**Your goal:** Look through the entries below and report how many lines hold the string "model". Only the number is wanted.
————
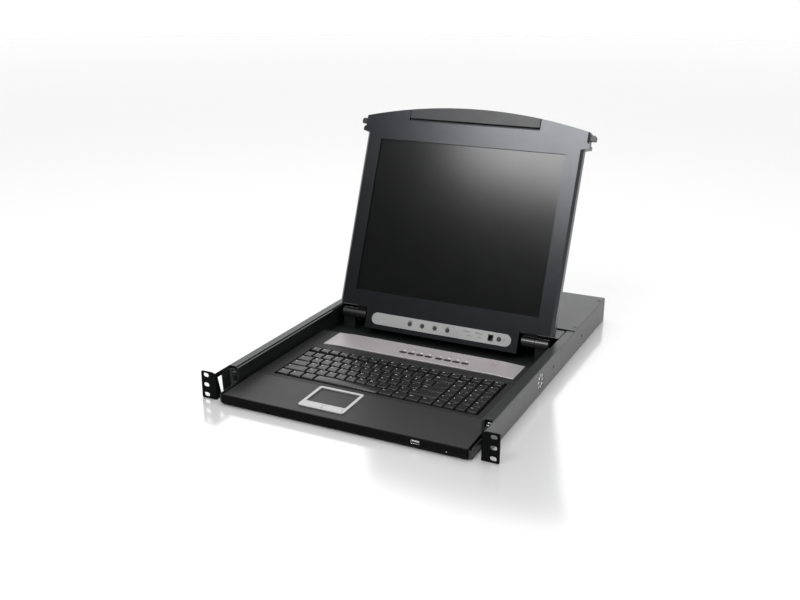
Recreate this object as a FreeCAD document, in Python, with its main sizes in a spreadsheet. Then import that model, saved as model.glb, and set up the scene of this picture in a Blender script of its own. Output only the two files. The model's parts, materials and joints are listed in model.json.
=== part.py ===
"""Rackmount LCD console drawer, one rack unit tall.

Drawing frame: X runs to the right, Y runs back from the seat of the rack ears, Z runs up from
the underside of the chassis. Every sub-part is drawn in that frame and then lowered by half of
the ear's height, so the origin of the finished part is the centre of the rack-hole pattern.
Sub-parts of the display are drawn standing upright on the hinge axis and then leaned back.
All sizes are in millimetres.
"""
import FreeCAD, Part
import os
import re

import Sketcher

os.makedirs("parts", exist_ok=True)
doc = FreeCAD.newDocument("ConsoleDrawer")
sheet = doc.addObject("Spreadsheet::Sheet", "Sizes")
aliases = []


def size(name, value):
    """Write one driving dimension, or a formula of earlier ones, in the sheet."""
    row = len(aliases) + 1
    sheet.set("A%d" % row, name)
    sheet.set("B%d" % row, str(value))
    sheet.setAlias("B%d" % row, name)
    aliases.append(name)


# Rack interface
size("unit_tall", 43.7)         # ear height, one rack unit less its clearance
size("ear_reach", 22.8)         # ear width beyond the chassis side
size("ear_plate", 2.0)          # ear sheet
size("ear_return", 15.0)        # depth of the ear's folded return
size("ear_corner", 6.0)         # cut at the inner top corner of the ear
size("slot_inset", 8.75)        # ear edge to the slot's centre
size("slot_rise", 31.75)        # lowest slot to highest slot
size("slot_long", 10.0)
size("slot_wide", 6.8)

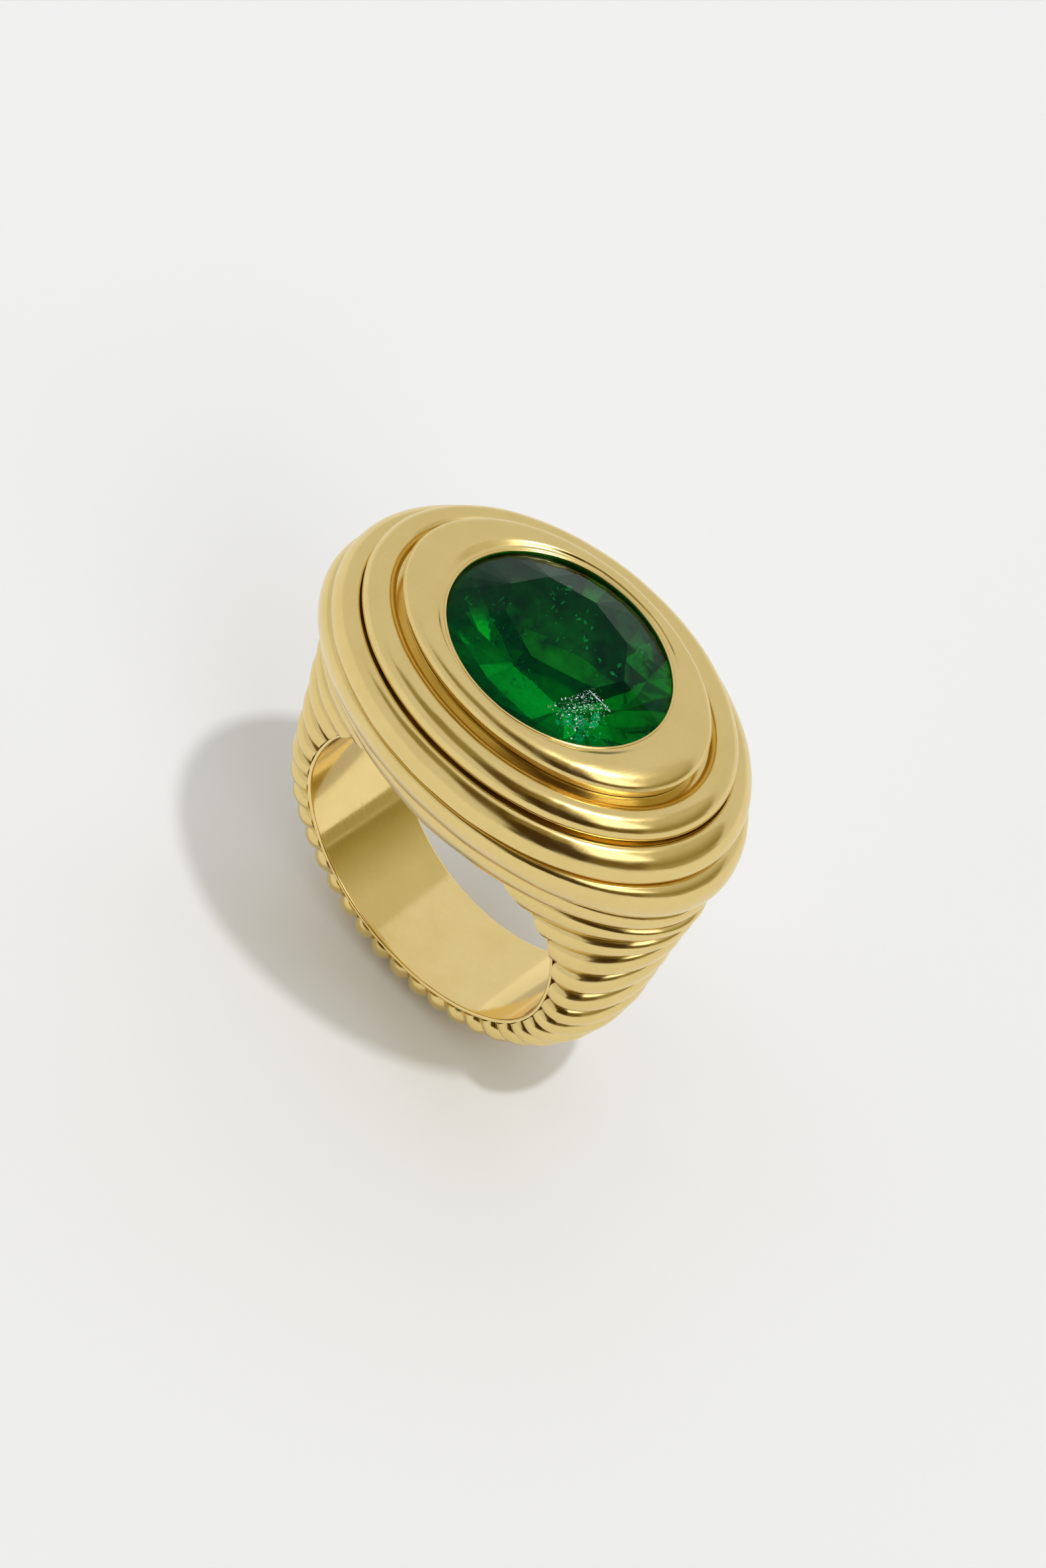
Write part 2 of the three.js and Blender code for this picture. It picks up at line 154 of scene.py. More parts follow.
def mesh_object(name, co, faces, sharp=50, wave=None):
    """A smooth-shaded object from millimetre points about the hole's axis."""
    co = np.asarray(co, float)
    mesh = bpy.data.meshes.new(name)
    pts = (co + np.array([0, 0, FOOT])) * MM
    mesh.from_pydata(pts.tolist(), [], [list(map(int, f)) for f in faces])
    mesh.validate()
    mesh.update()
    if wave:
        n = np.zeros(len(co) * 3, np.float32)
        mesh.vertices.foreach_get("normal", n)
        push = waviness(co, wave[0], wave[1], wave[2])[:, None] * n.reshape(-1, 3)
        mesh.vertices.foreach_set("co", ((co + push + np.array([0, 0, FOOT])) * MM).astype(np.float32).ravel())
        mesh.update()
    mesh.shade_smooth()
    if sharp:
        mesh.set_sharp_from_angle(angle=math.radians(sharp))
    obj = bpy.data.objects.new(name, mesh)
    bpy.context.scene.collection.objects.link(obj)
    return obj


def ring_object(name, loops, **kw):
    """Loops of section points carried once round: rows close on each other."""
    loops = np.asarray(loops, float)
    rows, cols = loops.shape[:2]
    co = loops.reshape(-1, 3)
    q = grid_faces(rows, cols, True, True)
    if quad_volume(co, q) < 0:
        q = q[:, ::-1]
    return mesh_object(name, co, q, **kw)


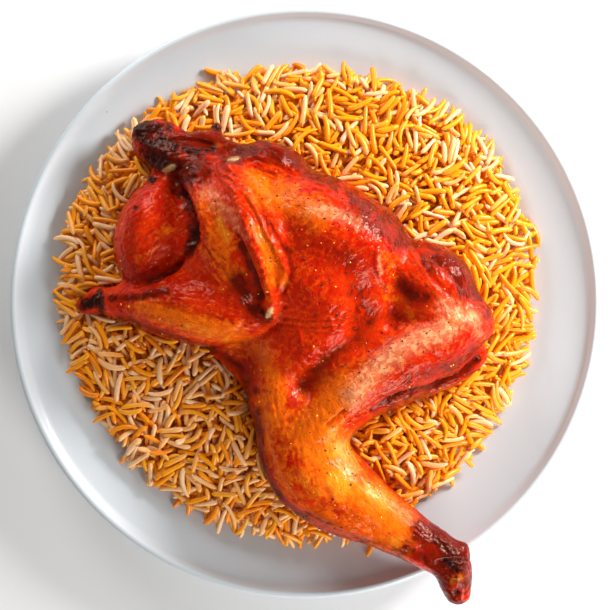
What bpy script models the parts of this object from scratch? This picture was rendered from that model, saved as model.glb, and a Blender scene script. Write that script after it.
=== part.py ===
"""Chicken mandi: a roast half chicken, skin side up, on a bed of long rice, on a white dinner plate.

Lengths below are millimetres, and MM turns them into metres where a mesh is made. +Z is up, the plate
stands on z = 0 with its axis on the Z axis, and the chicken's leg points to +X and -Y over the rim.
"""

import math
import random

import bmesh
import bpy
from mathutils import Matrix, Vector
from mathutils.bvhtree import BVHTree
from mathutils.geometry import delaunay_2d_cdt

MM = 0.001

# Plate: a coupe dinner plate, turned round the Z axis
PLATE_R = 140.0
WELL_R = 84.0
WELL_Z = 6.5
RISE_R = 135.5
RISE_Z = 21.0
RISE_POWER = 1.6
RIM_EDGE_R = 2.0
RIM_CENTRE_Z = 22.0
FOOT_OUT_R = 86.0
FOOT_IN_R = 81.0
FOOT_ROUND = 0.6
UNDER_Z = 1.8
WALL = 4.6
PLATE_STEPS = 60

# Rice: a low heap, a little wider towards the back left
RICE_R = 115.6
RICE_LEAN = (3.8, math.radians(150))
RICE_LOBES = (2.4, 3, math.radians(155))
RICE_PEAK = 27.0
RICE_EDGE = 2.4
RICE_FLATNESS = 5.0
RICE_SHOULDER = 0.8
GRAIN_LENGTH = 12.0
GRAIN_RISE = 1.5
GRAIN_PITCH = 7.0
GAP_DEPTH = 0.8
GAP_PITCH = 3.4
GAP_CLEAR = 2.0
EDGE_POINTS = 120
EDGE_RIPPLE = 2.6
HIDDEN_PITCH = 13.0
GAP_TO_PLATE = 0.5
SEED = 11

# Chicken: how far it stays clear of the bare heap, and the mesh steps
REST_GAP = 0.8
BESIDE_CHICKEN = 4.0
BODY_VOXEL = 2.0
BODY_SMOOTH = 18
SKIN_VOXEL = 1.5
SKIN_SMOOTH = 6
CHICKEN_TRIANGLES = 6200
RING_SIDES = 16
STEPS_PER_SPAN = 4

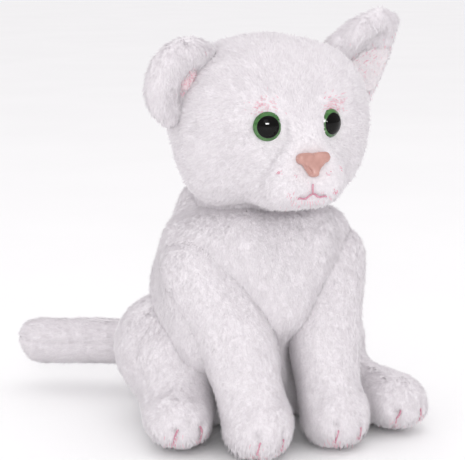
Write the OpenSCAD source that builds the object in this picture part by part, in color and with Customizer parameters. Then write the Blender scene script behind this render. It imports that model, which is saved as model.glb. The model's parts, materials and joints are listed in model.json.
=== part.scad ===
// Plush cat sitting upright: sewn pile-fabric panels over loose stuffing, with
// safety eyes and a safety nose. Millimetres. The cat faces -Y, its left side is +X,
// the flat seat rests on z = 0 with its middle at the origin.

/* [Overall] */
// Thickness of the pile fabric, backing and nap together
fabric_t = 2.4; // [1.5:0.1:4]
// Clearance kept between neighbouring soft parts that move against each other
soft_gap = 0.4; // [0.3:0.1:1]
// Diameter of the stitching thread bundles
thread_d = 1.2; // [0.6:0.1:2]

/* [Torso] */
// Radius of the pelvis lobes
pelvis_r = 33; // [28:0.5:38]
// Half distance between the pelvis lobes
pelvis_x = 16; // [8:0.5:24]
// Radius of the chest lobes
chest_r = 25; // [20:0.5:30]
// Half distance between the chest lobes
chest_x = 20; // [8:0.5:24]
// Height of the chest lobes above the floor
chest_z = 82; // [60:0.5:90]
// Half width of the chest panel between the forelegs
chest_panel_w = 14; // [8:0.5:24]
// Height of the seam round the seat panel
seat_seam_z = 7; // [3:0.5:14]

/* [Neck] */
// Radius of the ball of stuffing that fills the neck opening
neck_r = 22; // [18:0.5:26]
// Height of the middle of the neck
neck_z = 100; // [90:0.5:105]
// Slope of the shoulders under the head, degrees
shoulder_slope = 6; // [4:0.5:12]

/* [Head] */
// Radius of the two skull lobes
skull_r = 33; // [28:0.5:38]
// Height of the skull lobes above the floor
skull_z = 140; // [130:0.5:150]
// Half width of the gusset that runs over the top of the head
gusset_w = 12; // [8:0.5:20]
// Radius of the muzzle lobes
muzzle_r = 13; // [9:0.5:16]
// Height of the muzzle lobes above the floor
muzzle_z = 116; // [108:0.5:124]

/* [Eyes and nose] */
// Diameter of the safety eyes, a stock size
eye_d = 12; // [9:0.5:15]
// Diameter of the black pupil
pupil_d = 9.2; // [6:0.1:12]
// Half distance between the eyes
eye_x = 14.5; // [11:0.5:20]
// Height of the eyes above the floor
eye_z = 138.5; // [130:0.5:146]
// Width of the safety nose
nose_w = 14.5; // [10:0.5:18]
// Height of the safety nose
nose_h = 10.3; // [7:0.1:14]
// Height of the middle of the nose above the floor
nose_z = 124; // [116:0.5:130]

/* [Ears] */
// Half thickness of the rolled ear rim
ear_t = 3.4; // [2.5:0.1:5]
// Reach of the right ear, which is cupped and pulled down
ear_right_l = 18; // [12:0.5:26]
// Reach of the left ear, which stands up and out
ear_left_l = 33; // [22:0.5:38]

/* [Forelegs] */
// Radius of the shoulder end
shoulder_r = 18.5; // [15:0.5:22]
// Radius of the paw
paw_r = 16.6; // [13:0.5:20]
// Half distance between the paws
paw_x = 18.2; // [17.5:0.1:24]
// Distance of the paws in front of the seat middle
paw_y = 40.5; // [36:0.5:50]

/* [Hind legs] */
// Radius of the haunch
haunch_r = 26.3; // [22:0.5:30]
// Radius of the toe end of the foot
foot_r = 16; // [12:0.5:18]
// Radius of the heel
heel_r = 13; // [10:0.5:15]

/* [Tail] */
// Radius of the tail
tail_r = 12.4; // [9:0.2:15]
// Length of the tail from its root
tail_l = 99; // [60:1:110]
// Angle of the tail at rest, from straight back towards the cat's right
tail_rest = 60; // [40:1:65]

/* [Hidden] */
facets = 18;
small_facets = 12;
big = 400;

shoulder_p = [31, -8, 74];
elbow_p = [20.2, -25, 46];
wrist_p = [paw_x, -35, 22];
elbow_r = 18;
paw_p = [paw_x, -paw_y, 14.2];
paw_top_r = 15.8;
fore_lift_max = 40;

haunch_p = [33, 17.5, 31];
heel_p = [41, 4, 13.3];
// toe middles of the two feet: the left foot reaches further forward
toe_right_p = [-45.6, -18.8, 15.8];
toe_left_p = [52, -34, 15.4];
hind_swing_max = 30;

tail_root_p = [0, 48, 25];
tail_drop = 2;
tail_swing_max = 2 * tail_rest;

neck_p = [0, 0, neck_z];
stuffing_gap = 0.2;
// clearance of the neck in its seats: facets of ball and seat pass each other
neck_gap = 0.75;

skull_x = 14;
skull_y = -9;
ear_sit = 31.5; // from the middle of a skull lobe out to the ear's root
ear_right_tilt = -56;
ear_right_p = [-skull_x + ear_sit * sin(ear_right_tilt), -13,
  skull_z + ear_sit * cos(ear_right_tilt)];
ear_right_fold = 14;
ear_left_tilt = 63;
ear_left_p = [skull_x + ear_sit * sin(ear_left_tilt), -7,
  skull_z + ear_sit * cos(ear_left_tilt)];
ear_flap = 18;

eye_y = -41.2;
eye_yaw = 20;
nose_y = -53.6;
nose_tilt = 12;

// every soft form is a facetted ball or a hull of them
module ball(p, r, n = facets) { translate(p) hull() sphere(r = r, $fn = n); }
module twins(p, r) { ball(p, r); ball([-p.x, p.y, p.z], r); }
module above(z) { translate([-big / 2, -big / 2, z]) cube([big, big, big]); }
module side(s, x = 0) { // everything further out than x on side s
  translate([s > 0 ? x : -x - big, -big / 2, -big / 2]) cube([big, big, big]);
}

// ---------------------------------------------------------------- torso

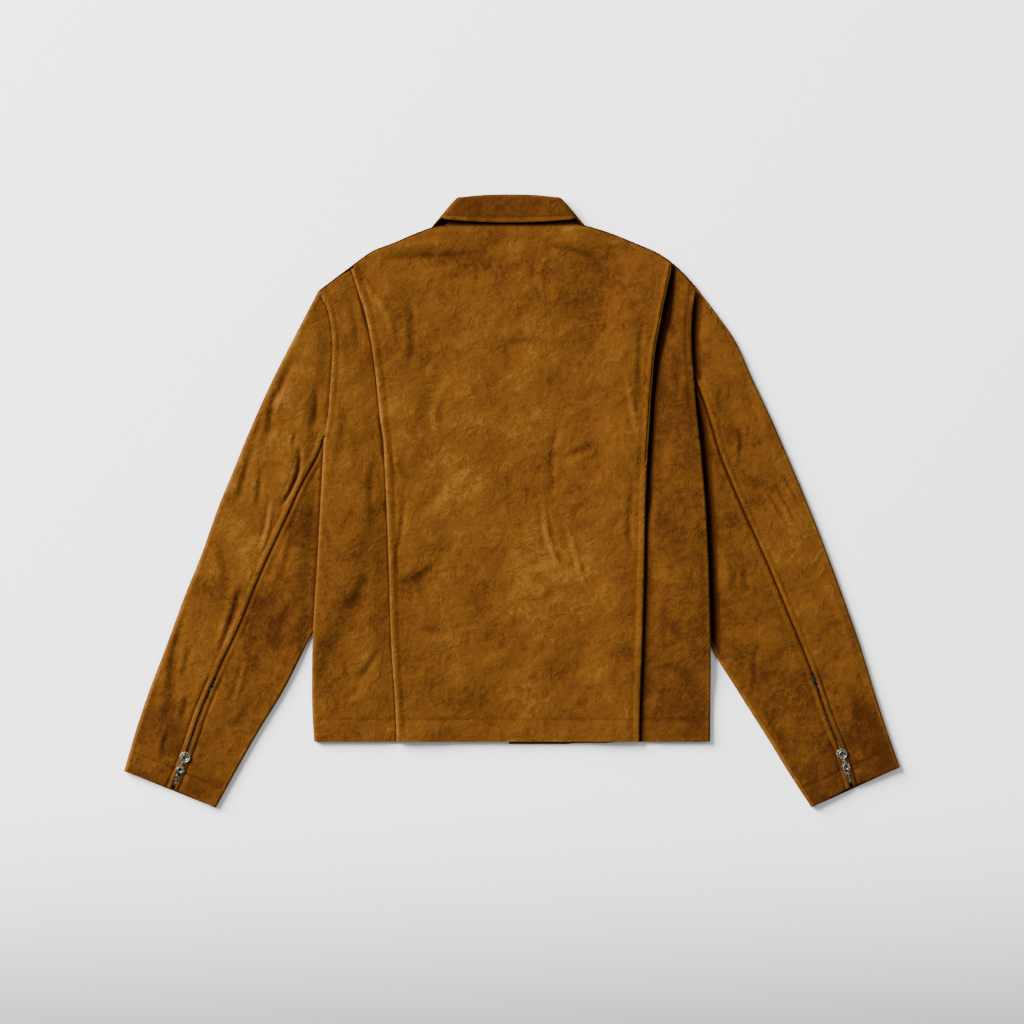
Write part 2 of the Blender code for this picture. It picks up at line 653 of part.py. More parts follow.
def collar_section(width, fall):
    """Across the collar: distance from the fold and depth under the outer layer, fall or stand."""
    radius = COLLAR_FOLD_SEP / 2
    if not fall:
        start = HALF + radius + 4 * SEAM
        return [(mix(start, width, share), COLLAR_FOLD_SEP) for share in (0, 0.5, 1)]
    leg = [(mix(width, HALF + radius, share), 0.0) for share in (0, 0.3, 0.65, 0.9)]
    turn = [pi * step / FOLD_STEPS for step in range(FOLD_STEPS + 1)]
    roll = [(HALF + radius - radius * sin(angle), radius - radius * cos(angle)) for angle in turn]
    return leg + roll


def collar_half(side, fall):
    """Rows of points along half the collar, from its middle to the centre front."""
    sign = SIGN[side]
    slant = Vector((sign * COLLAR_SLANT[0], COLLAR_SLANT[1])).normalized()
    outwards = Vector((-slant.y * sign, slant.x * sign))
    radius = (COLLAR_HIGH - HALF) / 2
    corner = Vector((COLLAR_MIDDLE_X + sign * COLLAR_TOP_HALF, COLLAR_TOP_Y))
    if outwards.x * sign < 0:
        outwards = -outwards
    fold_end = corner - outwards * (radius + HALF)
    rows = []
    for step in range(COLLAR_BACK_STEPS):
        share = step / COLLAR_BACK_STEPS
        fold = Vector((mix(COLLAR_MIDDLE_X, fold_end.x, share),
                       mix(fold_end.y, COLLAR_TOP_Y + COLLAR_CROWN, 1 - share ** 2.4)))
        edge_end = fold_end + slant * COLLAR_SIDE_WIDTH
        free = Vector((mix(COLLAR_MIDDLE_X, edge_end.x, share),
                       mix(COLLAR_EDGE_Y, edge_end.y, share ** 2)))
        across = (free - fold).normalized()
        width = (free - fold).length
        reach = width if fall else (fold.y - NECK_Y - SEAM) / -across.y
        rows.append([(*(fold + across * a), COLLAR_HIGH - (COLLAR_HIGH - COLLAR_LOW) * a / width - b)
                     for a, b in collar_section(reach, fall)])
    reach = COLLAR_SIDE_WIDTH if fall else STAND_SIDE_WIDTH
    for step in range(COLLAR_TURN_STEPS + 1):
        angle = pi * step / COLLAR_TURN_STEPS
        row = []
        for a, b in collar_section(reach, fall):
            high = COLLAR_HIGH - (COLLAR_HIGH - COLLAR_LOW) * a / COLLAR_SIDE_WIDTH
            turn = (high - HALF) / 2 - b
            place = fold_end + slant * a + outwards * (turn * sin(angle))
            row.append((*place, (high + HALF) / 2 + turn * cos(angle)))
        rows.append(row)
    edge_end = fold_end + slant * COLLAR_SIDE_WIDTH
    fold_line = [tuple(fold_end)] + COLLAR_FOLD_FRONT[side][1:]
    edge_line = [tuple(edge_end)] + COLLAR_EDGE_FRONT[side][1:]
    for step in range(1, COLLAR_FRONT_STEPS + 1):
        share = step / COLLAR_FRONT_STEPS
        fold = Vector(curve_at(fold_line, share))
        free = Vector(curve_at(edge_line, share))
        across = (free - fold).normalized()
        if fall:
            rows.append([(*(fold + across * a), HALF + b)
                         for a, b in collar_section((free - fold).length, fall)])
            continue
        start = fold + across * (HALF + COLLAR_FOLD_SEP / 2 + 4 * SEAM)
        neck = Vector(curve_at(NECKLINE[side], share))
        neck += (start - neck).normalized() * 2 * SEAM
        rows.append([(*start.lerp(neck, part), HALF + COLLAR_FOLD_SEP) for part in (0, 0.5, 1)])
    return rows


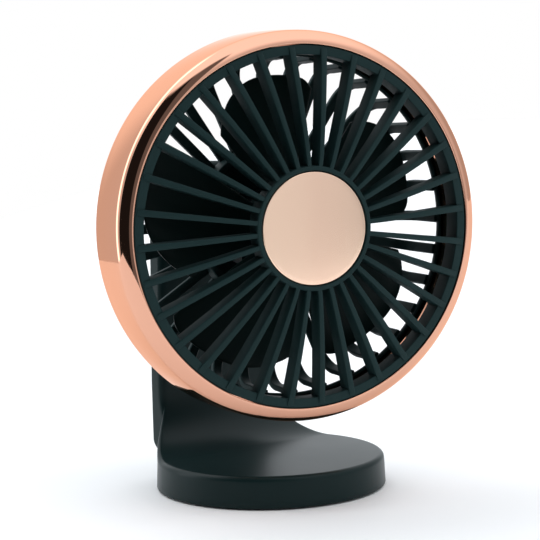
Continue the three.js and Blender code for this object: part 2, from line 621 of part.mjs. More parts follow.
————
**Solution:** 3